一心惦记着打鸟,皮皮向他打听沈双成。永野说,几个月前皮皮刚回C城,贺兰觿曾让花霖安排几个柳灯族的人暗中保护她。贺兰回来后,这些人就先后撤离了。而沈双成是贺兰决定去峻榞的时候特地托人请来的。

苏霓族居无定所,喜欢在野外修行。因人口稀少、风俗迥异与各族往来不多。族中有不少绝世高手,沈双成即是其一。苏霓族的声誉来自于其超然神秘的作派,在狐族是一个诡异而有趣的存在。

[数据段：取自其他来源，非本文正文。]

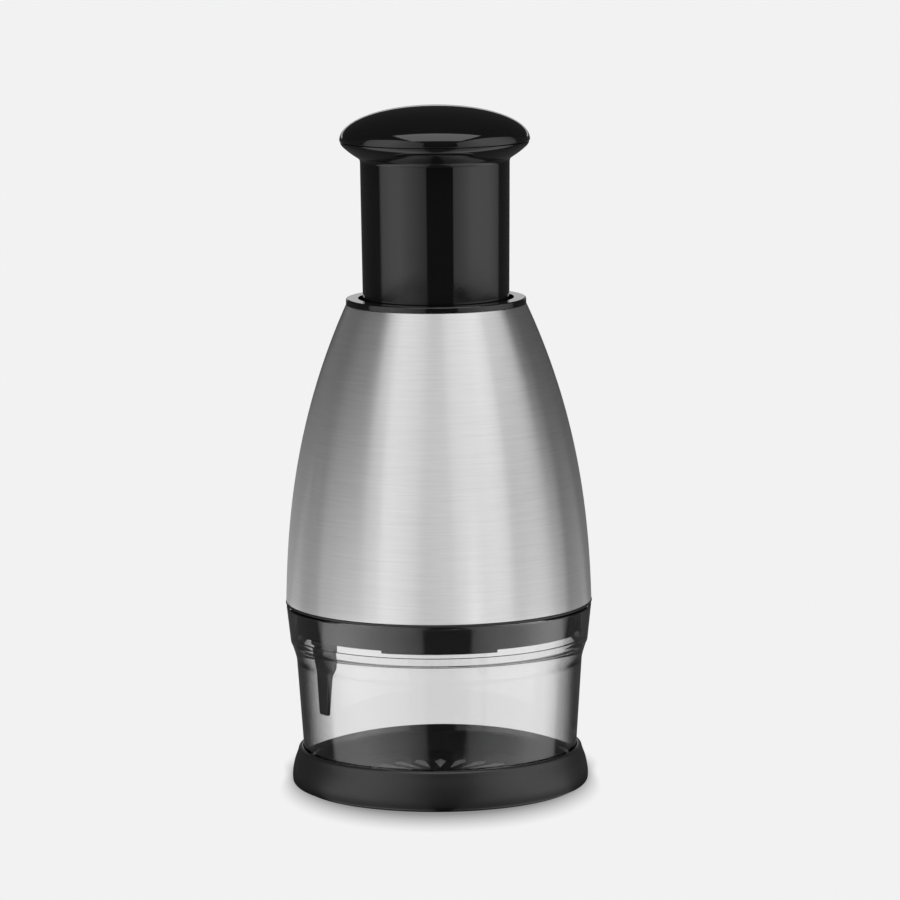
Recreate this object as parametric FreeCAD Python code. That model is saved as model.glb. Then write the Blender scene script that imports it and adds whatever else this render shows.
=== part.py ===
"""Plunger food chopper, modelled as the separate pieces that it comes apart into.

Millimetres, +Z up, origin on the table under the middle of the foot. The pieces stand
as at rest: the cup seated in the base, the housing locked on the cup, the plunger up.
"""
import FreeCAD, Part
import math
import os

V = FreeCAD.Vector
UP = V(0, 0, 1)
CENTRE = V(0, 0, 0)

# ---------------------------------------------------------------- clearances
RUN_GAP = 0.3          # between faces on bodies that move past each other
SEAT_GAP = 0.1         # between pieces that are fixed to each other
JOURNAL_GAP = 0.06     # radial, a turning shaft in its bearing
SPLINE_GAP = 0.18      # across each flat, the twisted shaft in its nut
THREAD_GAP = 0.05      # radial, a screw's shank in its pilot hole
LAP = 0.5              # how far features that are fused reach into each other
PAST = 1.0             # how far cutting shapes run past the faces they cut

# ---------------------------------------------------------------- base
FOOT_DEPTH = 0.9       # the rubber foot stands this far below the base cap
FOOT_IN_GROOVE = 1.1   # and reaches this far up into its groove
FOOT_WIDTH = 4.6
FOOT_INSET = 2.9       # foot's outer edge inside the base's widest radius
FOOT_LAND = 2.0        # base's own ring inside the foot's groove
FOOT_EDGE = 0.4        # rounding of the foot's lower edges
BASE_SKIRT = 4.35      # base's widest radius outside the cup's foot radius
BASE_EDGE = 2.7        # rounding where the base meets the table
BASE_RIM_Z = 13.4      # top of the base's outer rim
BASE_RIM_ROUND = 1.3
BASE_RIM_LAND = 0.2    # flat land on top of the rim, inside its rounding
BASE_BULGE = 0.42      # how far the base's side bows out of a straight cone
BASE_RIM_LEAN = 22.0   # degrees, the side's lean where it meets the rim's rounding
BASE_FLOOR_Z = 3.0     # underside of the base's floor
BASE_FLOOR = 1.2
COLLAR_WALL = 1.4      # the base's inner collar, inside the cup's wall
COLLAR_Z = 12.2
SEAL_H = 1.3           # flat sealing ring under the cup
SEAL_SEAT = 0.9        # bottom of the cup's groove above the floor's underside

# ---------------------------------------------------------------- chopping plate
PLATE_T = 2.0
PLATE_LEDGE = 0.6      # raised ledge round the plate's edge
PLATE_LEDGE_W = 1.6
STAR_LEAVES = 18
STAR_R = 26.0
STAR_IN_R = 3.2
STAR_LEAF_W = 6.4
STAR_H = 0.6
STAR_WIDE_AT = 0.62    # share of a leaf's length at which it is widest and highest
STAR_ROOT = 0.3        # leaves reach this far into the plate
STAR_NUB_R = 0.9

# ---------------------------------------------------------------- cup
CUP_H = 55.4
CUP_WALL = 2.0
CUP_TAPER = 0.0675     # radius gained per millimetre of height
CUP_WAIST_DROP = 18.6  # shoulder starts this far below the rim
CUP_SHOULDER_H = 6.6   # height of the shoulder below the collar
CUP_WAIST_STEP = 3.25  # waist's radius inside the body's
CUP_COLLAR_STEP = 1.3  # collar's lower radius inside the body's
CUP_RIM_STEP = 0.05
CUP_RIM_BEVEL = 0.5
CUP_LEDGE_DROP = 10.2  # inner ledge below the rim
CUP_LEDGE_IN = 0.7     # ledge inside the collar wall's inner face
CUP_LEDGE_H = 1.2
CUP_RIM_WALL = 2.7
SHOULDER_LOW = (0.45, 2.2)    # on the shoulder's curve, outwards and upwards from the waist
SHOULDER_HIGH = (0.55, 5.2)   # further on, inwards from the collar and upwards from the waist
SHOULDER_INSIDE = (0.8, 3.4)  # on the inner curve, outwards and upwards from the waist
GUIDE_RIBS = 2         # upright tapered ribs inside the cup
GUIDE_RIB_ANGLE = 211.0
GUIDE_RIB_W = 7.0
GUIDE_RIB_TIP_W = 2.6
GUIDE_RIB_T = 1.9      # how far a rib's top stands in from the wall
GUIDE_RIB_H = 30.0
GUIDE_RIB_KEEP = 0.8   # ribs end this far inside the cup's outer face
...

“苏霓族每十七年进入一次择偶季节,称为‘苏季’。苏季一到,他们的身体会产生强烈的欲望,体力、能量、对他人的诱惑也会到达巅峰,从生理上帮助他们完成这一段浪漫的转换之旅。” 永野说,“正因为十七年才有一次,他们对配偶特别挑剔。通常会选择强者,强者能量高,若能将他们转性,修炼起来事半功倍。所以说……”他顿了一下,“凡是被他们相中的人,是多少会有一点自豪感的。而能量能否顺利转换,则取决于是否互相喜欢。”

“假如一位苏霓人成功地度过苏季,获得了能量,那个被他转变的人会跟他结婚吗?”

“不会。”

“他们会生活在一起吗?”

“不会。”

“万一产生感情了呢?”

“感情是肯定会产生的,这跟热恋没什么区别。但这种感情——不论有多强烈——最多维持一年。苏霓人不会跟任何人保持一年以上的配偶关系,不论你多强大、多有权势。”

“哇……这得伤掉多少人的心啊。”皮皮叹了一声,压低嗓门,“难怪昨天见了沈双成,一晚上我都没睡好,浑身上下不对劲儿。难不成……今年是他的苏季?”

永野半笑不笑地看着她,点点头。

皮皮傻眼:“真的?”

“嗯。”

“不开玩笑?”

“不开玩笑。”

皮皮用力地咬了咬嘴唇,回想了一下昨夜的情景。沈双成很礼貌、很客气、两人保持陌生人的距离,连碰都没碰一下,无任何可疑情况。

祭司大人是有多缺人手,硬把一个进入苏季的苏霓人给拉来当保镖?别的不说,在这种情况下能好好工作吗?

“你说没睡好,是不是心跳加快、浑身发热、前胸后背没规律地出汗?”

“对。你怎么知道?”皮皮正处于孕期,一切变化也可以是荷尔蒙分泌失常所致。

“恭喜。”永野的表情很八卦,“沈双成大概是看上你了。”

“我?不会吧!”皮皮指着自己的鼻子,囧了,“为什么呀?他不是贺兰的朋友么?朋友妻不可戏——这道理他懂吧?”

“第一,苏霓族不讲究这些;第二,你是自由人,已经离婚了不是吗。”永野笑得越发捉狭。